Flip! At that moment, I felt the Holy Spirit’s loving but firm conviction: "Give me all your heart. You’re filling up areas of your life with other things; I want all of you."
Psalm 63 is one of my favourite psalms: "O God you are my God, earnestly I seek you, my souls thirsts for you, my body longs for you. In a dry and weary land where there is no water. For I have seen you in the sanctuary and beheld your power and your glory, for your love is better than life, so my lips will glorify you. I will bless you as long as I live and in your name I will lift my hands." Psalm 63:1-4
In the natural, the longer you haven’t eaten the hungrier you become. But with God, the more we see of Him and fill our time and hearts with Him, the more we want Him. In Psalm 63, after David has seen God he uses intense language to describe his desperate need for more of Him.
If I’m honest, I can let days slip past without truly spending quality time with God. I know this starves me spiritually, but I find that the more this happens the more I think I don't need Him. Other things I give my time to aren’t bad, but they eat away at my time with God.

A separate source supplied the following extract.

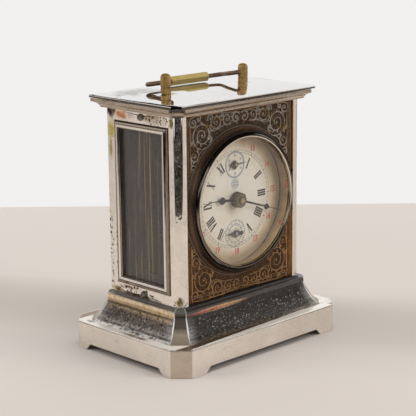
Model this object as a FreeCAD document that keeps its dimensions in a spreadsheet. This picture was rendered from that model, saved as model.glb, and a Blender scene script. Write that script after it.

When I was a teenager, one of the youth leaders challenged me about whether us girls can spend more time each day straightening our hair than being with God. Now I know we can take this to the extreme – of course we’re going to sleep or be at work for more hours each day than we give to dedicated time with God, and of course I need to shower, eat, and see friends and family, but the point really struck me, even at the tender age of 15! As I read that Pinterest quote, I felt convicted of this again. So often I waste time trawling through Facebook, daydreaming, faffing around the house and straightening my hair so that whole mornings and evenings go past where I have wasted time I could have spent with Him.
This isn’t about beating myself up and getting all legalistic; it’s about my heart longing to be filled with the one it was made to be filled with. It’s about joining David and crying out: "Earnestly I seek you, my soul thirsts for you." I don't want my life to be full of me.
I don't want my gravestone to say: "Joanna had nice hair and a good knowledge of films!" I want to pour my time into knowing and loving Jesus more, to spend the mornings delving into treasures and truth from the Bible, to pray and talk to Him throughout the day, and to: "Bless His name as long as I live." This week I’ve needed to be real with God, to list out the things that I’m full of and to repent and re-order some stuff in my life.
So let me ask you: What are you full of? What’s filling your thoughts, your time, your days? I believe God is waiting for you to bring Him your whole heart, however that looks for you, whatever large or small amount of time that means you can give Him. Jesus gave us all of himself. I wonder how hungry we can be for Him?